I'd like to try moving my workflow to the cloud; it's getting to be too time-consuming on my personal machine (which is really old and can barely manage Lightweight@BS=16).
I'd like to be as cost-effective as possible, so I've been thinking of using Preemptible instances/GPUs.
These are super cheap compared to their dedicated counterparts, but I need to engineer around the caveats. Those caveats are that they can be preempted at any moment (there's maybe a 5-15% chance of it happening during its lifetime, from what I'm reading). Plus, their lifespan is at most 24 hours, so they'll get torn down on you no matter what. This has the added benefit of protecting me from accidentally leaving an expensive resource on, only to get a crazy bill at the end of the month.
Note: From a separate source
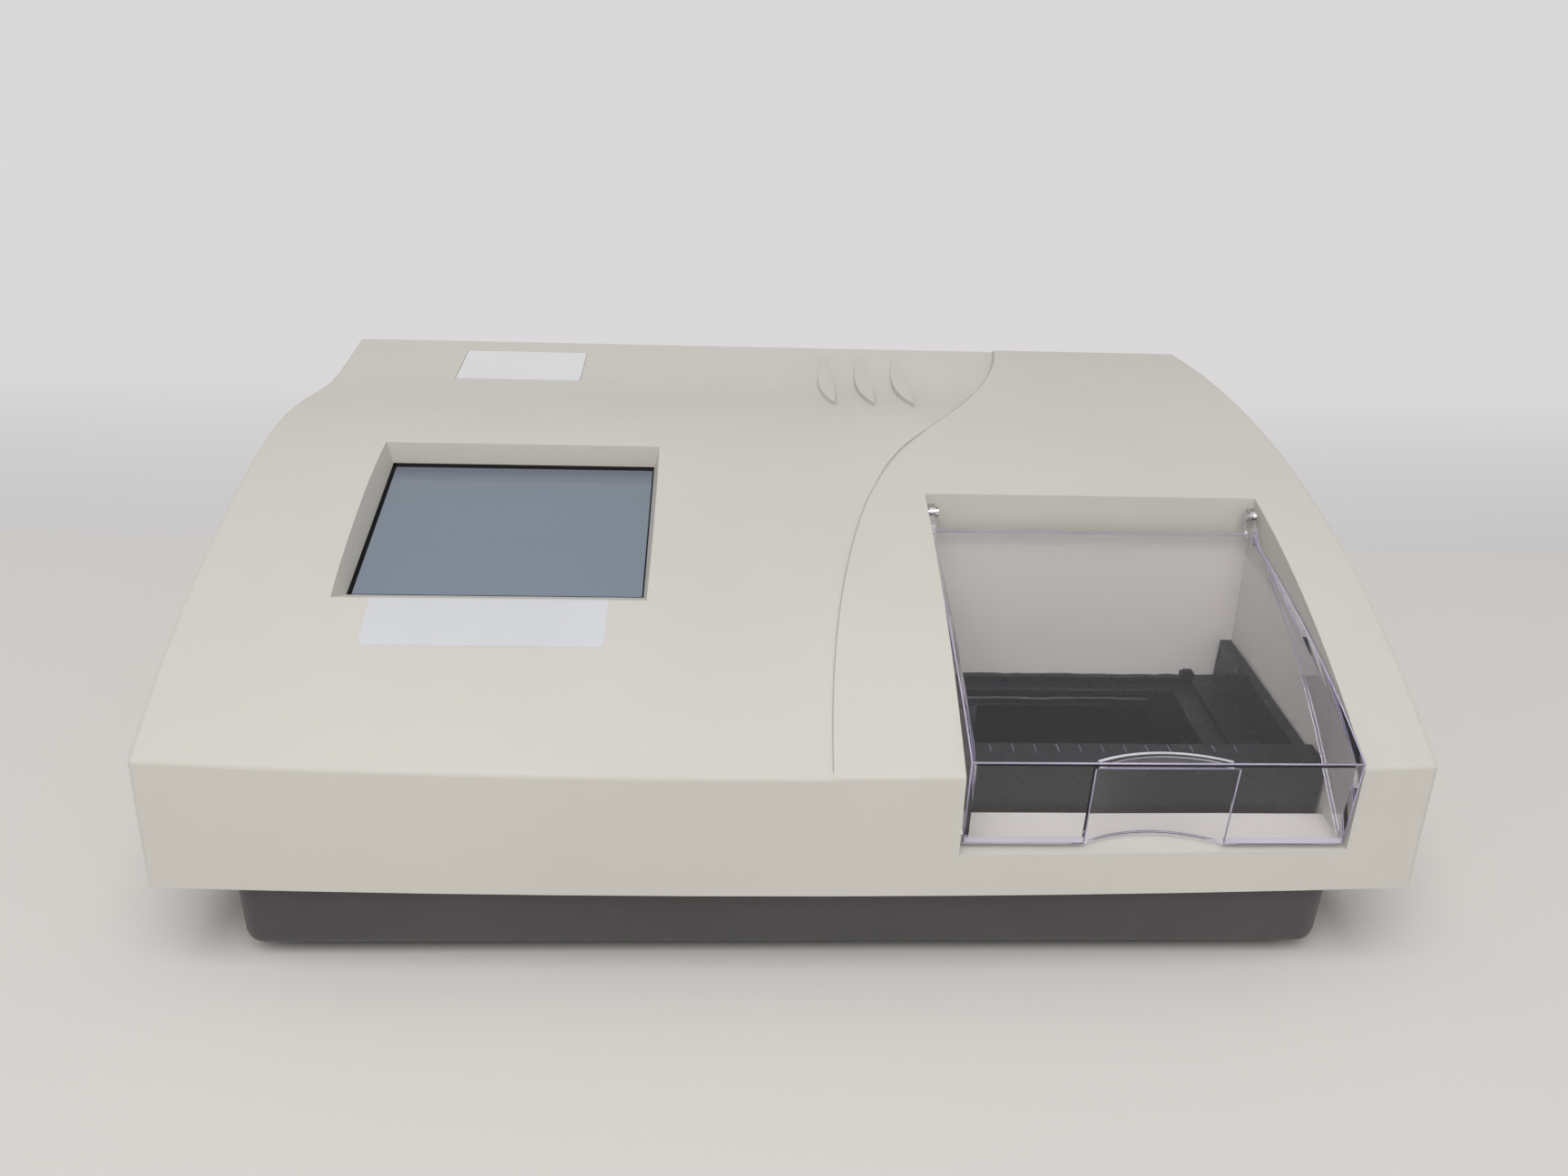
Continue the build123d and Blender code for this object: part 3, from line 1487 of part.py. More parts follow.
with BuildPart() as brightness_knob:
    with BuildSketch(xz_plane(knob_low_y)):
        with Locations((knob_x, row_z)):
            Circle(knob_radius)
            with PolarLocations(knob_radius, knob_flutes):
                Circle(knob_flute_radius, mode=Mode.SUBTRACT)
    extrude(amount=-knob_grip)
    with BuildSketch(xz_plane(knob_shaft_low_y)):
        with Locations((knob_x, row_z)):
            Circle(knob_shaft_radius)
    extrude(amount=-(knob_low_y - knob_shaft_low_y))
save(brightness_knob.part, "brightness_knob")

with BuildPart() as brightness_control:
    with BuildSketch(xz_plane(panel_low_y - knob_body)):
        with Locations((knob_x, row_z)):
            Circle(knob_body_radius)
    extrude(amount=-knob_body)
    with BuildSketch(xz_plane(knob_shaft_low_y - knob_shaft_end / 2)):
        with Locations((knob_x, row_z)):
            Circle(knob_shaft_radius + rod_fit)
    extrude(amount=-knob_body, mode=Mode.SUBTRACT)
save(brightness_control.part, "brightness_control")

# ---------------------------------------------------------------- fan
fan_low_y = panel_low_y - fan_thickness
rotor_low_y = fan_low_y + fan_spoke_sheet + fan_clear

with BuildPart() as fan_frame:
    with BuildSketch(xz_plane(fan_low_y)):
        with Locations((fan_x, row_z)):
            RectangleRounded(fan_size, fan_size, fan_corner)
            Circle(fan_bore_radius, mode=Mode.SUBTRACT)
    extrude(amount=-fan_thickness)
    with BuildSketch(xz_plane(fan_low_y)):
        with Locations((fan_x, row_z)):
            Rectangle(fan_spoke, fan_size - fan_spoke)
            Rectangle(fan_size - fan_spoke, fan_spoke)
            Circle(fan_hub_radius)
    extrude(amount=-fan_spoke_sheet)
    with BuildSketch(xz_plane(fan_low_y)):
        with Locations((fan_x, row_z)):
            Circle(fan_axle_radius)
    extrude(amount=-(fan_spoke_sheet + fan_hub_length))
save(fan_frame.part, "fan_frame")

with BuildPart() as fan_rotor:
    with BuildSketch(xz_plane(rotor_low_y)):
        with Locations((fan_x, row_z)):
            Circle(fan_hub_radius)
    extrude(amount=-fan_hub_length)
    for number in range(fan_blades):
        angle = 2 * math.pi * number / fan_blades
        outwards = Vector(math.cos(angle), 0, math.sin(angle))
        hub_middle = Vector(fan_x, rotor_low_y + fan_hub_length / 2, row_z)
        root = hub_middle + outwards * (fan_hub_radius - fan_blade_sheet)
        with BuildSketch(Plane(origin=root, x_dir=(0, 1, 0), z_dir=outwards)):
            Rectangle(fan_blade_chord, fan_blade_sheet, rotation=fan_blade_pitch_deg)
        extrude(amount=fan_bore_radius - fan_tip_gap - fan_hub_radius + fan_blade_sheet)
    with BuildSketch(xz_plane(rotor_low_y)):
        with Locations((fan_x, row_z)):
            Circle(fan_axle_radius + fan_axle_fit)
    extrude(amount=-fan_hub_length, mode=Mode.SUBTRACT)
save(fan_rotor.part, "fan_rotor")

# ---------------------------------------------------------------- power supply
psu_low = (psu_left_x, back_y(psu_front_back), up_z(chassis_top))
psu_high = (psu_left_x + psu_width, back_y(psu_front_back + psu_length), up_z(chassis_top + psu_height))

with BuildPart() as psu_case:
    box_between(psu_low, psu_high)
    box_between(
        (psu_low[0] + psu_sheet, psu_low[1], psu_low[2] + psu_sheet),
        (psu_high[0] - psu_sheet, psu_high[1], psu_high[2]),
        mode=Mode.SUBTRACT,
    )
save(psu_case.part, "psu_case")

psu_board_z = psu_low[2] + psu_sheet + psu_board_lift

with BuildPart() as psu_board:
    box_between(
        (psu_low[0] + 2 * psu_sheet, psu_low[1] + 2 * psu_sheet, psu_board_z),
        (psu_high[0] - 2 * psu_sheet, psu_high[1] - 2 * psu_sheet, psu_board_z + board_thickness),
    )
    with BuildSketch(Plane.XY.offset(psu_low[2] + psu_sheet)):
        with Locations((psu_low[0] + psu_width / 2, psu_low[1] + psu_length / 2)):
            with GridLocations(psu_width - 4 * standoff_inset, psu_length - 4 * standoff_inset, 2, 2):
                Circle(standoff_radius)
    extrude(amount=psu_board_lift)
    with BuildSketch(Plane.XY.offset(psu_board_z + board_thickness)):
        with Locations((psu_low[0] + psu_width / 2, psu_high[1] - capacitor_inset)):
            with GridLocations(capacitor_pitch, capacitor_pitch, capacitor_count, 1):
                Circle(capacitor_radius)
    extrude(amount=capacitor_height)
save(psu_board.part, "psu_board")

transformer_low = (psu_low[0] + psu_width / 2 - transformer_size / 2, psu_low[1] + transformer_inset)

with BuildPart() as transformer:
    box_between(
        (*transformer_low, psu_board_z + board_thickness),
        (
            transformer_low[0] + transformer_size,
            transformer_low[1] + transformer_size,
            psu_board_z + board_thickness + transformer_height,
        ),
    )
save(transformer.part, "transformer")

# ---------------------------------------------------------------- main board
board_low_y = back_y(board_front_back)
board_z = up_z(chassis_top + standoff_height)
board_middle = (board_left_x + board_width / 2, board_low_y + board_length / 2)

with BuildPart() as board_standoffs:
    with BuildSketch(Plane.XY.offset(up_z(chassis_top))):
        with Locations(board_middle):
            with GridLocations(board_width - 2 * standoff_inset, board_length - 2 * standoff_inset, 2, 2):
                Circle(standoff_radius)
    extrude(amount=standoff_height)
save(board_standoffs.part, "board_standoffs")

with BuildPart() as main_board:
    with BuildSketch(Plane.XY.offset(board_z)):
        with Locations(board_middle):
            Rectangle(board_width, board_length)
    extrude(amount=board_thickness)
    with BuildSketch(Plane.XY.offset(board_z + board_thickness)):
        with Locations(board_middle):
            with GridLocations(chip_pitch, chip_pitch, chip_count, 2):
                Rectangle(chip_size, chip_size)
    extrude(amount=chip_height)
    with BuildSketch(Plane.XY.offset(board_z + board_thickness)):
        with Locations((board_middle[0], board_low_y + connector_depth)):
            with GridLocations(2 * connector_width, 1, 2, 1):
                Rectangle(connector_width, connector_depth)
    extrude(amount=connector_height)
save(main_board.part, "main_board")
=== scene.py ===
import math

import bpy
from mathutils import Matrix, Vector


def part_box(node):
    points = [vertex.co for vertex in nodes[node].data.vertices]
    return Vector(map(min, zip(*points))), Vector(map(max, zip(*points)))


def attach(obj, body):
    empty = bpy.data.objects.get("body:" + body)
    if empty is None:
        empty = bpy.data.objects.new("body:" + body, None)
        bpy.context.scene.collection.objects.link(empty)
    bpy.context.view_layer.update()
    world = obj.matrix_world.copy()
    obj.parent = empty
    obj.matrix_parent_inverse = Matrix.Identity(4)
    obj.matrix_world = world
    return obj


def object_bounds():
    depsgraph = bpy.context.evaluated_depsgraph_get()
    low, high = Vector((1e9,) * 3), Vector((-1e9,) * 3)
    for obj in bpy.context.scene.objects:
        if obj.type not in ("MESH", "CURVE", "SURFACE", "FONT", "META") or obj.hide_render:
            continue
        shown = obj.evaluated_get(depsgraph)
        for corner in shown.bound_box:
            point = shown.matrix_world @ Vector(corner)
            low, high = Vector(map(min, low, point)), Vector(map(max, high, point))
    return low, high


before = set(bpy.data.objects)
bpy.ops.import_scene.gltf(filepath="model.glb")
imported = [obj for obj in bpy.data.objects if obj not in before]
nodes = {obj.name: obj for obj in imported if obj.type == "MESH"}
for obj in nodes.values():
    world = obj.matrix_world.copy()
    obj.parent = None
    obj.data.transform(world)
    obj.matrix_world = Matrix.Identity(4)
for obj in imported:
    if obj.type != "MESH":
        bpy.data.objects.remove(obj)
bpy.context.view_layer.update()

# Everything is in metres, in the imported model's frame: +X right, +Y back, +Z up.
# Sizes and places on the machine are named in working millimetres, which place() and MM turn into metres.
MM = 0.001
FRONT_Y = -174.5 * MM
RIM_Z = 40 * MM
X, Y, Z = Vector((1, 0, 0)), Vector((0, 1, 0)), Vector((0, 0, 1))


def place(x, back, up):
    """A point from working millimetres: across, behind the front corners, above the rim."""
    return Vector((x * MM, FRONT_Y + back * MM, RIM_Z + up * MM))


def rgb(red, green, blue):
    """A linear colour from 8-bit display values."""
    def channel(value):
        value /= 255.0
        return value / 12.92 if value <= 0.04045 else ((value + 0.055) / 1.055) ** 2.4
    return (channel(red), channel(green), channel(blue), 1.0)


# ---------------------------------------------------------------- shader nodes
def add_node(tree, kind, inputs, operation=None):
    """A new node. An input takes a constant, or a link where another node's output is given."""
    node = tree.nodes.new(kind)
    if operation:
        node.operation = operation
    for key, value in inputs.items():
        if isinstance(value, bpy.types.NodeSocket):
            tree.links.new(value, node.inputs[key])
        else:
            node.inputs[key].default_value = value
    return node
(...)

To work around the caveats, I was thinking of just mounting a storage bucket using FUSE.
This can be slower than interacting with a regular filesystem, because GCS objects are immutable, so a small update to a large file still requires basically re-uploading the entire file (e.g. a 400MB model file).
I figure, almost all of the work happens in memory, and it should only need to touch the disk when writing its state every 250 iterations (which I can crank up to 10000 or something), so there's a sweet spot where it will not get in the way too much. And that way, if I get preempted in the middle of the night, my state is saved in my bucket and the instance can safely disappear into the ether.
Has anyone played with this kind of approach before? Does it work, or should I just build a thing that periodically uploads to a bucket manually? I suppose I can test it locally; no need for the cloud to validate the proof of concept.